Task> Output an exact reproduction of the data.

Data in this exercise>

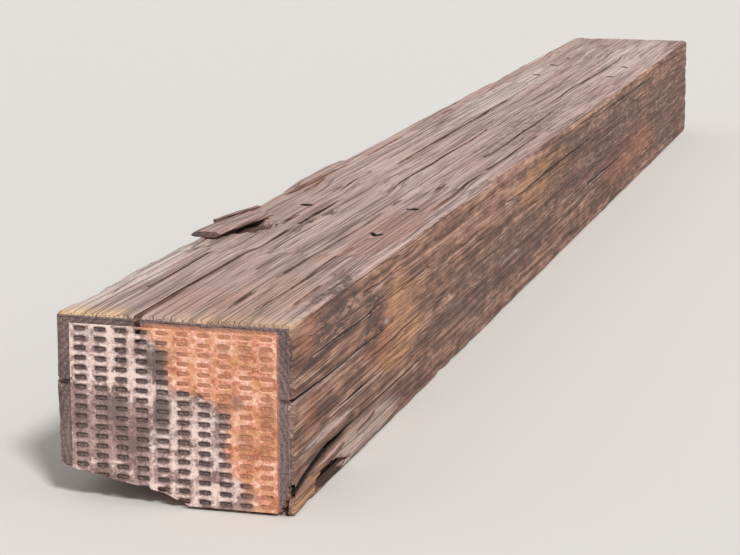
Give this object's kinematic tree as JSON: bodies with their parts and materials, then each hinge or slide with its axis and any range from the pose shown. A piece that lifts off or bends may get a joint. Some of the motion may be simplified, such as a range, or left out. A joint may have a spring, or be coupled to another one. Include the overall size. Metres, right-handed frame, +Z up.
{
  "type": "railway sleeper",
  "caption": "Used hardwood railway sleeper with worn rail seats, spike holes and toothed anti-split end plates.",
  "frame": {"origin": "middle of the underside, half way along the sleeper", "axes": "+X across the sleeper, +Y along it from the worn end to the plain end, +Z up"},
  "size_m": [0.229, 2.5924, 0.178],
  "materials": {
    "timber": "weathered, creosoted hardwood, grey on top and dark brown on the sides",
    "end_plate": "galvanised sheet, half of it rusted orange"
  },
  "bodies": {
    "root": {"timber": "timber", "end_plate_near": "end_plate", "end_plate_far": "end_plate"}
  },
  "joints": []
}
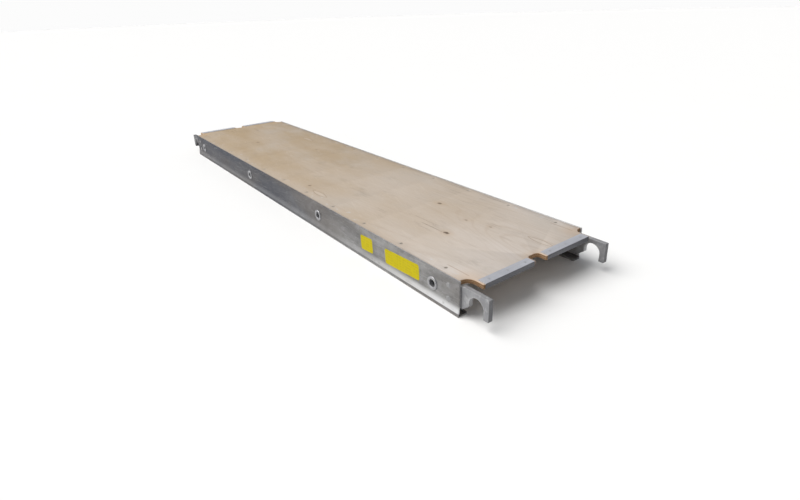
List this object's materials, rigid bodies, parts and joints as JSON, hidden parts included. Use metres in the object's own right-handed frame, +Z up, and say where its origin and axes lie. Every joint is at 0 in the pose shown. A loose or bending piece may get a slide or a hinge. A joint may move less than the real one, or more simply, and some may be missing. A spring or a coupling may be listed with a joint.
{
  "type": "scaffold plank",
  "caption": "Long flat work platform: two aluminium rails, a notched plywood deck, round rungs swaged through the rails and cast hooks that drop over tube at each end.",
  "frame": {"origin": "on the floor under the middle of the deck: centre of the bounding box in X and Y, foot of the rails in Z", "axes": "+X along the plank, +Y across it from the rail with the stickers to the plain rail, +Z up through the deck"},
  "size_m": [2.2166, 0.495, 0.1041],
  "materials": {
    "rail_extrusion": "mill-finish extrusion, dulled and scuffed by use",
    "rung_tube": "drawn tube, bright where it is swaged",
    "plywood": "bare rotary-cut softwood plywood, worn and greyed, darker laminations at the edge",
    "strip_aluminium": "satin angle, scratched lengthwise",
    "hook_casting": "sand-cast, fine grain, rubbed bright in the throat",
    "rivet_aluminium": "satin",
    "screw_zinc": "dull zinc, dirty recess",
    "label_yellow": "faded vinyl film, plain bars with no lettering"
  },
  "bodies": {
    "root": {"rail_front": "rail_extrusion", "rail_back": "rail_extrusion", "rung_1": "rung_tube", "rung_2": "rung_tube", "rung_3": "rung_tube", "rung_4": "rung_tube", "plywood_deck": "plywood", "end_strip_left_front": "strip_aluminium", "end_strip_left_back": "strip_aluminium", "end_strip_right_front": "strip_aluminium", "end_strip_right_back": "strip_aluminium", "hook_left_front": "hook_casting", "hook_left_back": "hook_casting", "hook_right_front": "hook_casting", "hook_right_back": "hook_casting", "hook_rivets": "rivet_aluminium", "end_strip_rivets": "rivet_aluminium", "deck_screws": "screw_zinc", "label_small": "label_yellow", "label_large": "label_yellow"}
  },
  "joints": []
}
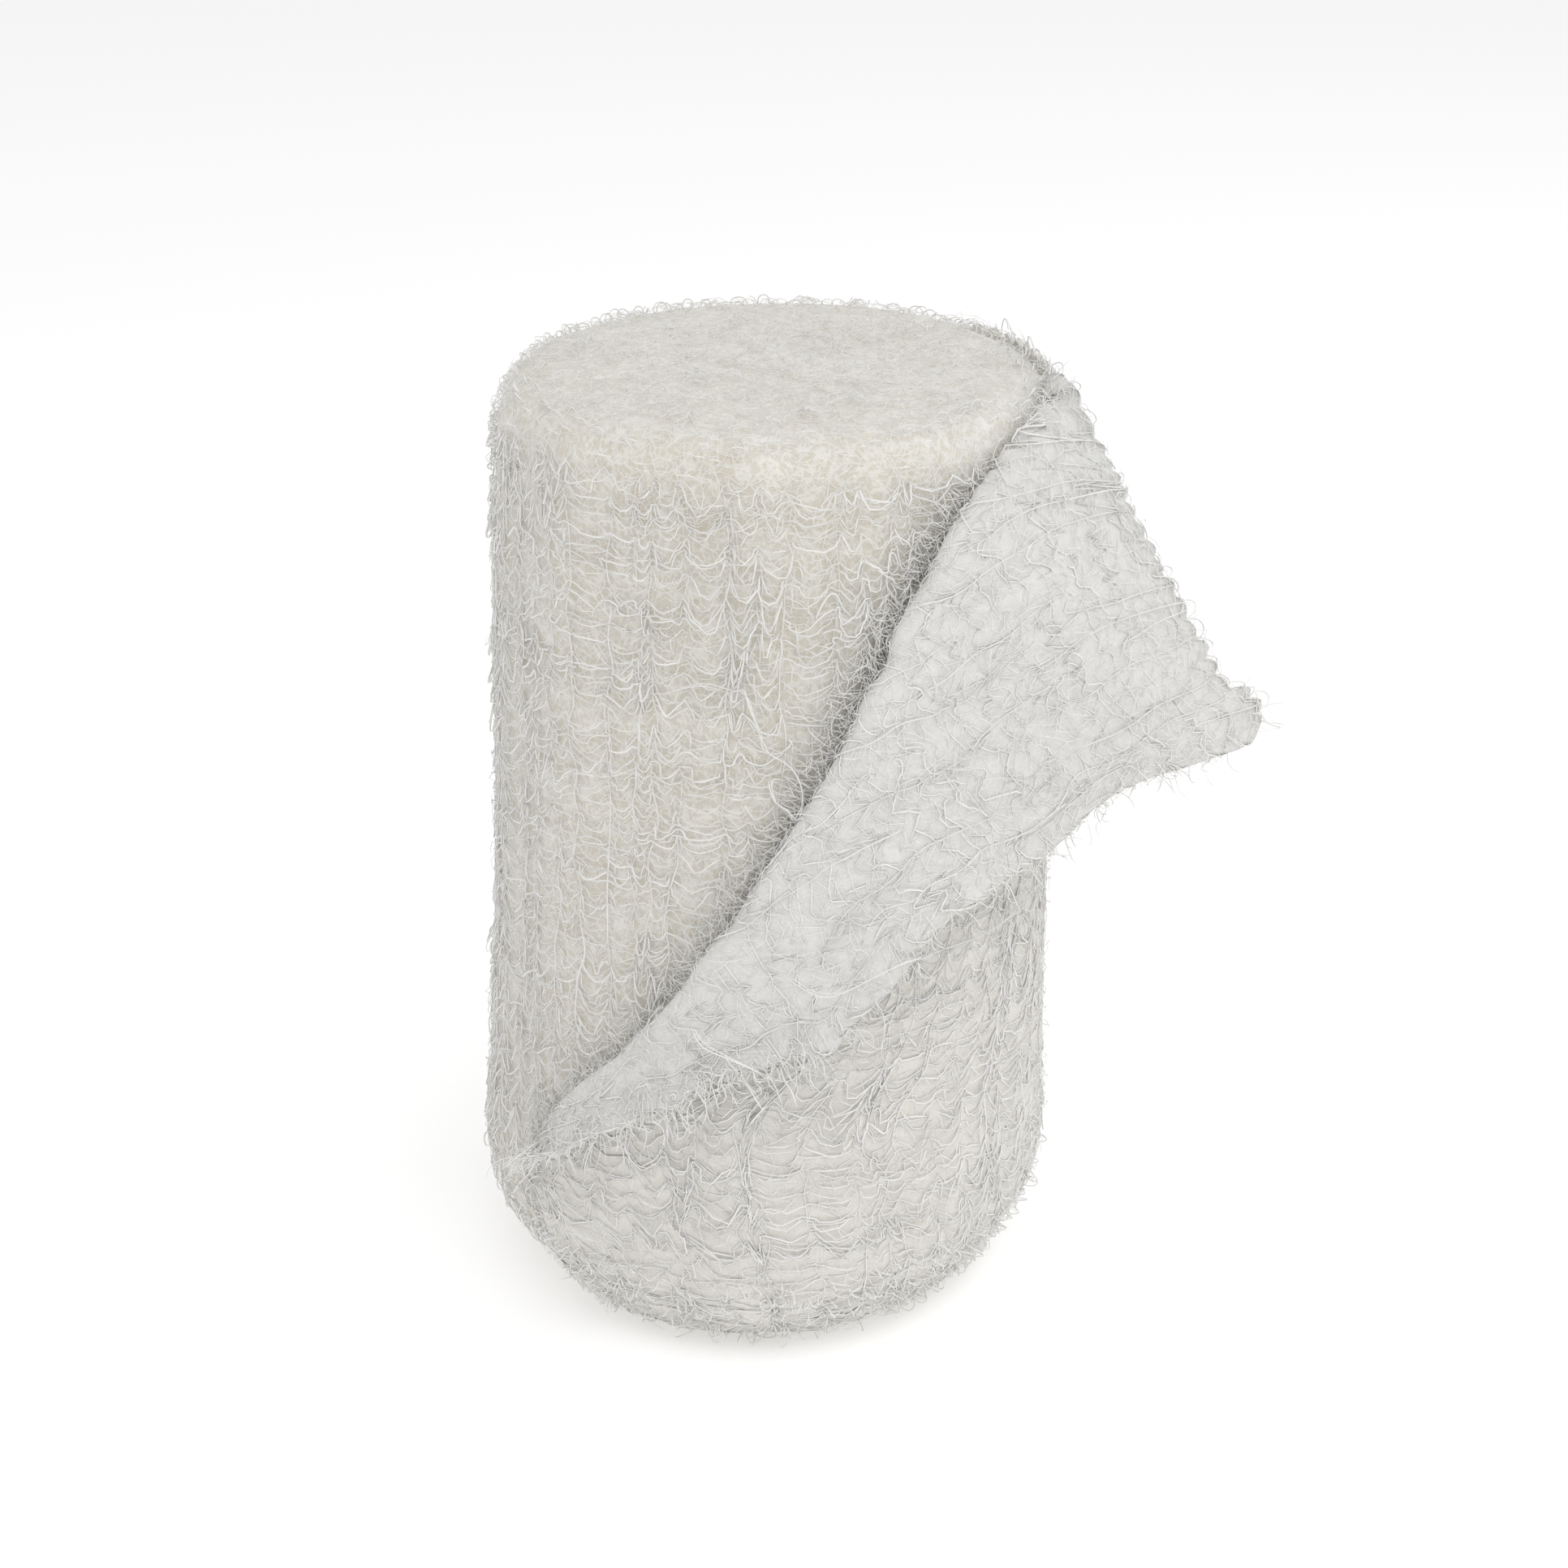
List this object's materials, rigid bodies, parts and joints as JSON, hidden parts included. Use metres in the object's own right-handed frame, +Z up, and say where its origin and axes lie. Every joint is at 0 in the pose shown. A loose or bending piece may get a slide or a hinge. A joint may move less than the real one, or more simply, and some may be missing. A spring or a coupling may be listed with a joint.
{
  "type": "gauze bandage roll",
  "caption": "Roll of soft crinkled multi-ply gauze standing on its end, its loose outer end folded back diagonally like a lapel",
  "frame": {"origin": "centre of the flat lower end, where the roll's axis meets the surface that it stands on", "axes": "+Z up along the roll, -Y the side that the picture shows, +X towards the side where the lapel points"},
  "size_m": [0.0902, 0.0755, 0.1152],
  "materials": {
    "gauze": "matt, fluffy crimped cotton yarns, off-white"
  },
  "bodies": {
    "root": {"wound_roll": "gauze", "loose_end": "gauze"}
  },
  "joints": []
}
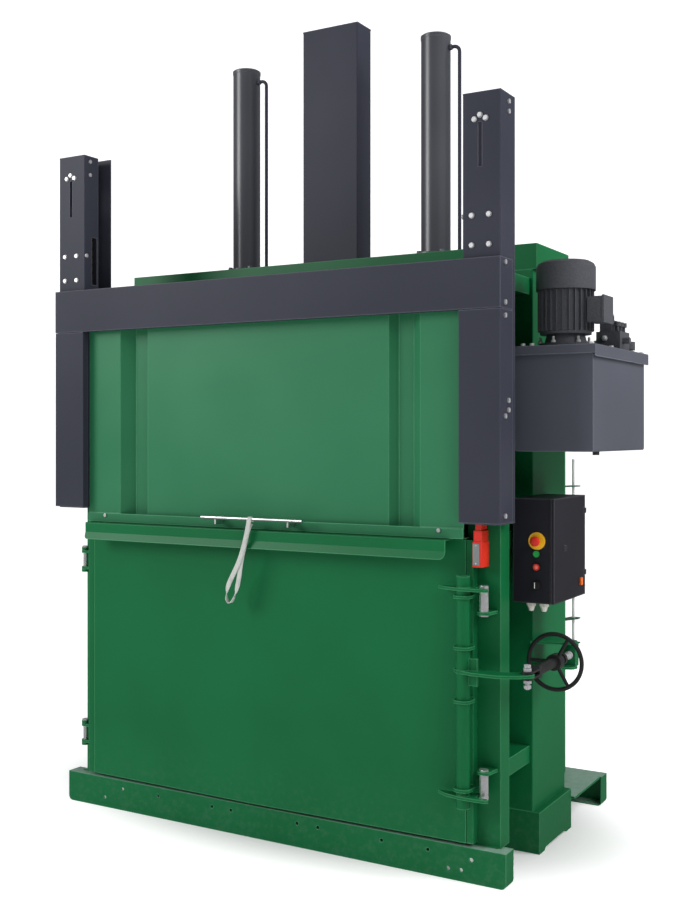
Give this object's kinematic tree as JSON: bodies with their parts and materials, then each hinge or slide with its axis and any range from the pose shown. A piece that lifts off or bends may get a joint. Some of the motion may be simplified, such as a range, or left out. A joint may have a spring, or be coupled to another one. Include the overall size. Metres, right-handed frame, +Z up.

Response to the task>
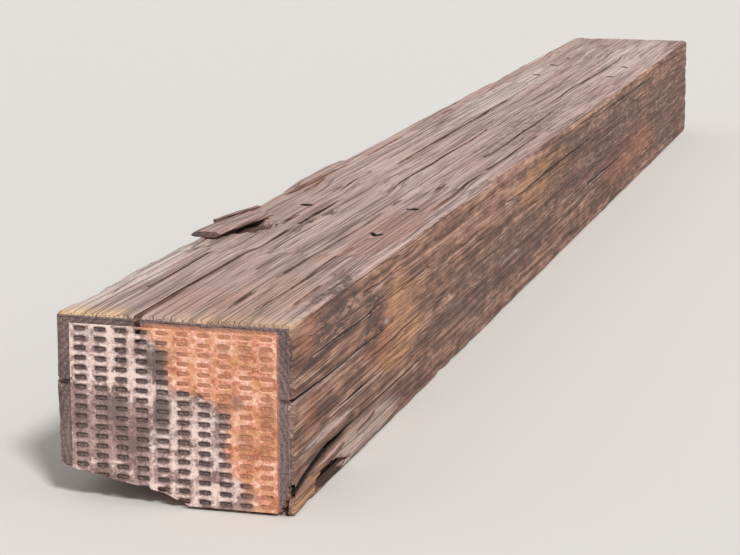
Give this object's kinematic tree as JSON: bodies with their parts and materials, then each hinge or slide with its axis and any range from the pose shown. A piece that lifts off or bends may get a joint. Some of the motion may be simplified, such as a range, or left out. A joint may have a spring, or be coupled to another one. Include the overall size. Metres, right-handed frame, +Z up.
{
  "type": "railway sleeper",
  "caption": "Used hardwood railway sleeper with worn rail seats, spike holes and toothed anti-split end plates.",
  "frame": {"origin": "middle of the underside, half way along the sleeper", "axes": "+X across the sleeper, +Y along it from the worn end to the plain end, +Z up"},
  "size_m": [0.229, 2.5924, 0.178],
  "materials": {
    "timber": "weathered, creosoted hardwood, grey on top and dark brown on the sides",
    "end_plate": "galvanised sheet, half of it rusted orange"
  },
  "bodies": {
    "root": {"timber": "timber", "end_plate_near": "end_plate", "end_plate_far": "end_plate"}
  },
  "joints": []
}
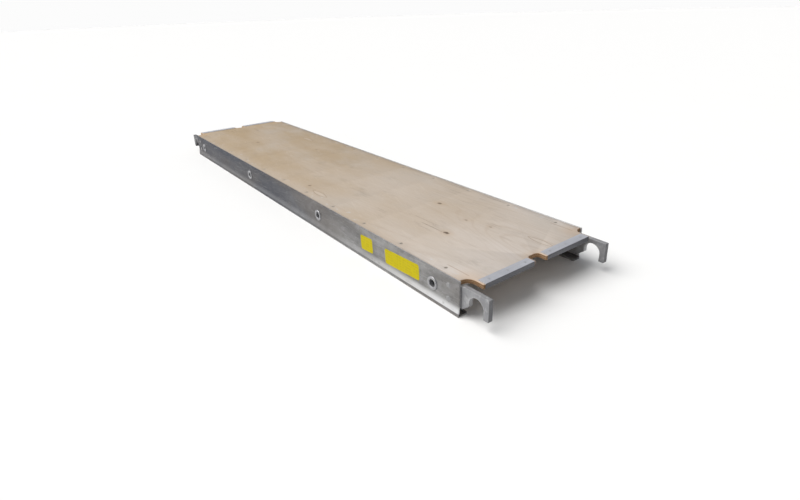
List this object's materials, rigid bodies, parts and joints as JSON, hidden parts included. Use metres in the object's own right-handed frame, +Z up, and say where its origin and axes lie. Every joint is at 0 in the pose shown. A loose or bending piece may get a slide or a hinge. A joint may move less than the real one, or more simply, and some may be missing. A spring or a coupling may be listed with a joint.
{
  "type": "scaffold plank",
  "caption": "Long flat work platform: two aluminium rails, a notched plywood deck, round rungs swaged through the rails and cast hooks that drop over tube at each end.",
  "frame": {"origin": "on the floor under the middle of the deck: centre of the bounding box in X and Y, foot of the rails in Z", "axes": "+X along the plank, +Y across it from the rail with the stickers to the plain rail, +Z up through the deck"},
  "size_m": [2.2166, 0.495, 0.1041],
  "materials": {
    "rail_extrusion": "mill-finish extrusion, dulled and scuffed by use",
    "rung_tube": "drawn tube, bright where it is swaged",
    "plywood": "bare rotary-cut softwood plywood, worn and greyed, darker laminations at the edge",
    "strip_aluminium": "satin angle, scratched lengthwise",
    "hook_casting": "sand-cast, fine grain, rubbed bright in the throat",
    "rivet_aluminium": "satin",
    "screw_zinc": "dull zinc, dirty recess",
    "label_yellow": "faded vinyl film, plain bars with no lettering"
  },
  "bodies": {
    "root": {"rail_front": "rail_extrusion", "rail_back": "rail_extrusion", "rung_1": "rung_tube", "rung_2": "rung_tube", "rung_3": "rung_tube", "rung_4": "rung_tube", "plywood_deck": "plywood", "end_strip_left_front": "strip_aluminium", "end_strip_left_back": "strip_aluminium", "end_strip_right_front": "strip_aluminium", "end_strip_right_back": "strip_aluminium", "hook_left_front": "hook_casting", "hook_left_back": "hook_casting", "hook_right_front": "hook_casting", "hook_right_back": "hook_casting", "hook_rivets": "rivet_aluminium", "end_strip_rivets": "rivet_aluminium", "deck_screws": "screw_zinc", "label_small": "label_yellow", "label_large": "label_yellow"}
  },
  "joints": []
}
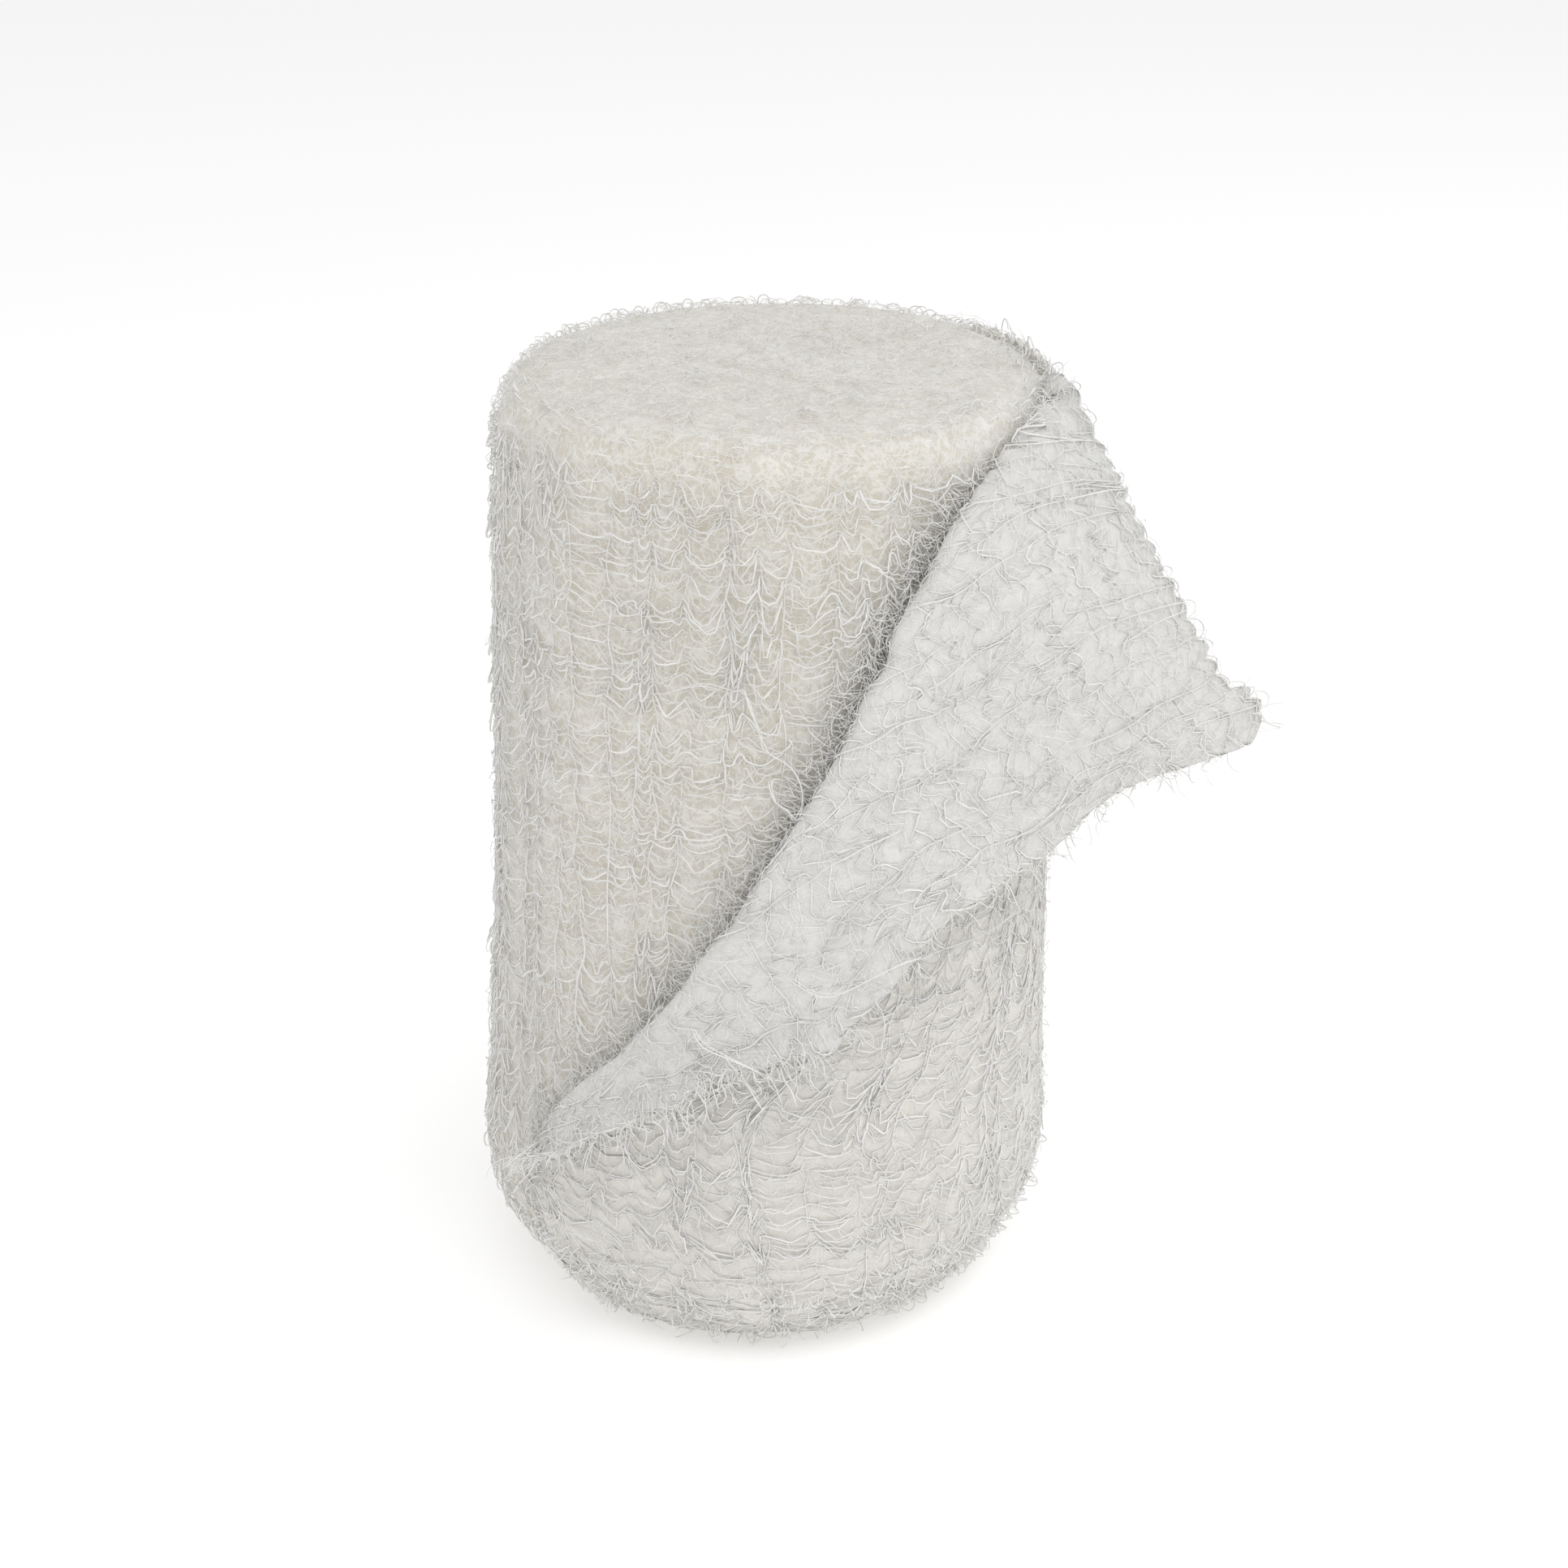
List this object's materials, rigid bodies, parts and joints as JSON, hidden parts included. Use metres in the object's own right-handed frame, +Z up, and say where its origin and axes lie. Every joint is at 0 in the pose shown. A loose or bending piece may get a slide or a hinge. A joint may move less than the real one, or more simply, and some may be missing. A spring or a coupling may be listed with a joint.
{
  "type": "gauze bandage roll",
  "caption": "Roll of soft crinkled multi-ply gauze standing on its end, its loose outer end folded back diagonally like a lapel",
  "frame": {"origin": "centre of the flat lower end, where the roll's axis meets the surface that it stands on", "axes": "+Z up along the roll, -Y the side that the picture shows, +X towards the side where the lapel points"},
  "size_m": [0.0902, 0.0755, 0.1152],
  "materials": {
    "gauze": "matt, fluffy crimped cotton yarns, off-white"
  },
  "bodies": {
    "root": {"wound_roll": "gauze", "loose_end": "gauze"}
  },
  "joints": []
}
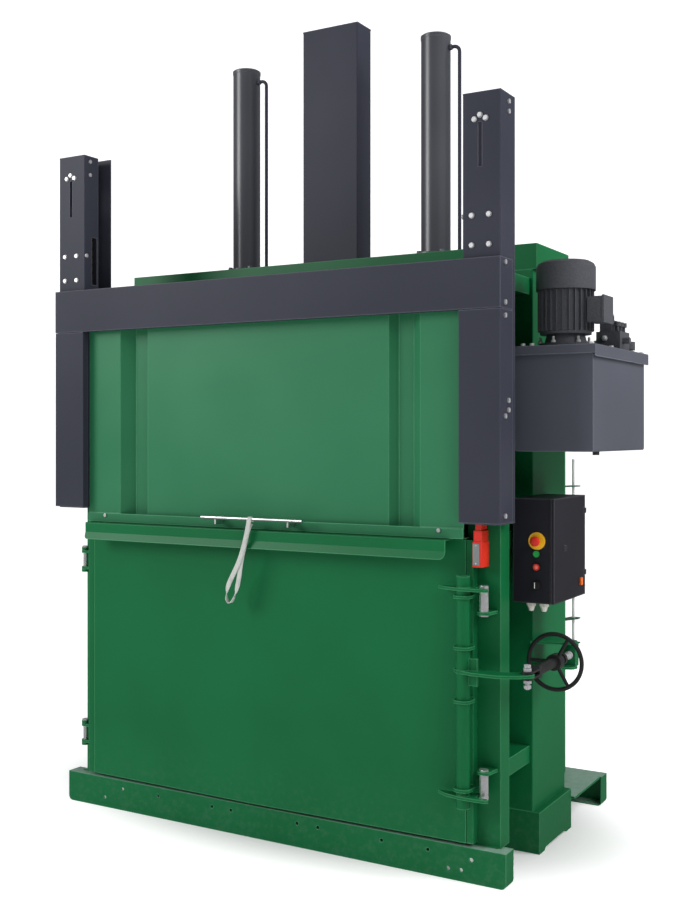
Give this object's kinematic tree as JSON: bodies with their parts and materials, then each hinge or slide with its axis and any range from the pose shown. A piece that lifts off or bends may get a joint. Some of the motion may be simplified, such as a range, or left out. A joint may have a spring, or be coupled to another one. Include the overall size. Metres, right-handed frame, +Z up.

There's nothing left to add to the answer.